Odyssey also highlights its RPM groove pattern, which it says sits on a 19-degree slope from vertical to promote more topspin. The company’s pitch is that the insert does not just preserve ball speed on mishits; it also helps launch the ball into a better roll window across more of the face.
Taken together, the design message is clear: the S2S Tri-Hot SB is not just about looking different. It is meant to combine face stability, consistent roll, and traditional visual comfort in a single package.
Golfers who may be most interested in the S2S Tri-Hot SB are those who have been intrigued by zero-torque performance but have resisted the category for visual reasons. If center-shafted heads have always looked awkward to you, or if excessive shaft lean makes a putter feel uncomfortable at setup, Odyssey is clearly trying to solve that exact problem.
Tour validation also supports that positioning. Odyssey referenced Max Greyserman as a player who was interested in zero torque but did not want a center-shafted putter. Once the single-bend versions arrived, he made the switch and kept the style in the bag. That does not guarantee the same result for every golfer, but it does reinforce the product’s intended purpose: zero torque for players who want a more conventional look.

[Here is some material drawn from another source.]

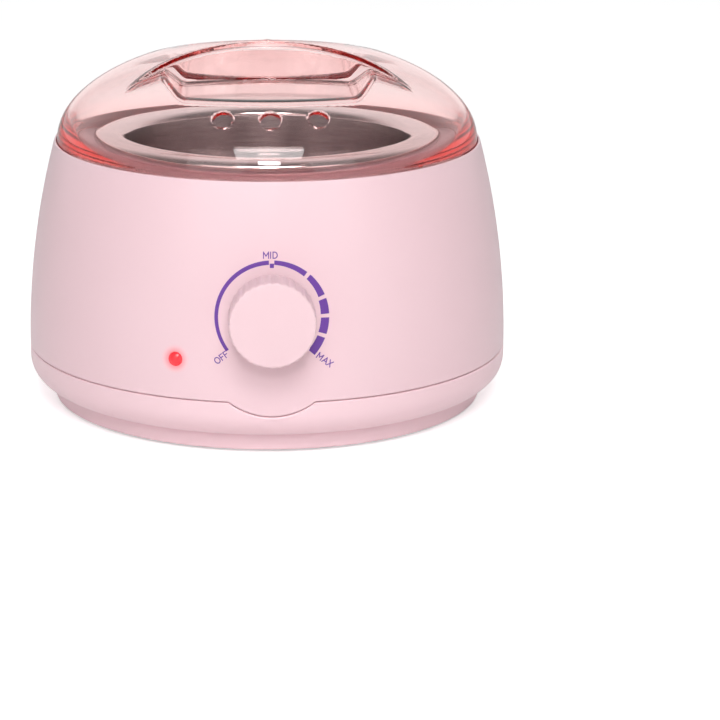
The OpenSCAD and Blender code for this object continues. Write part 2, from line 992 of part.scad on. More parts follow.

The Odyssey S2S Tri-Hot SB lineup will be available in four options:
Rossie
Jailbird
#7
#7 Cruiser (38-inch)
Retail availability begins on April 24.
The most interesting thing about the Odyssey S2S Tri-Hot SB putters is not simply that they are zero torque. It is that Odyssey has tried to make zero torque look normal. That is where shaft bend and profile become so important. By using a single-bend shaft in combination with a forward center of gravity, Odyssey has created a design that aims to preserve face stability without forcing golfers into a setup they do not like.
For players who want to understand putter design at a deeper level, this release is a useful reminder that the shaft is not just a connector. In a modern putter, it is part of the performance equation. And in the S2S Tri-Hot SB, it may be the detail that makes zero torque finally feel accessible to a much wider group of golfers.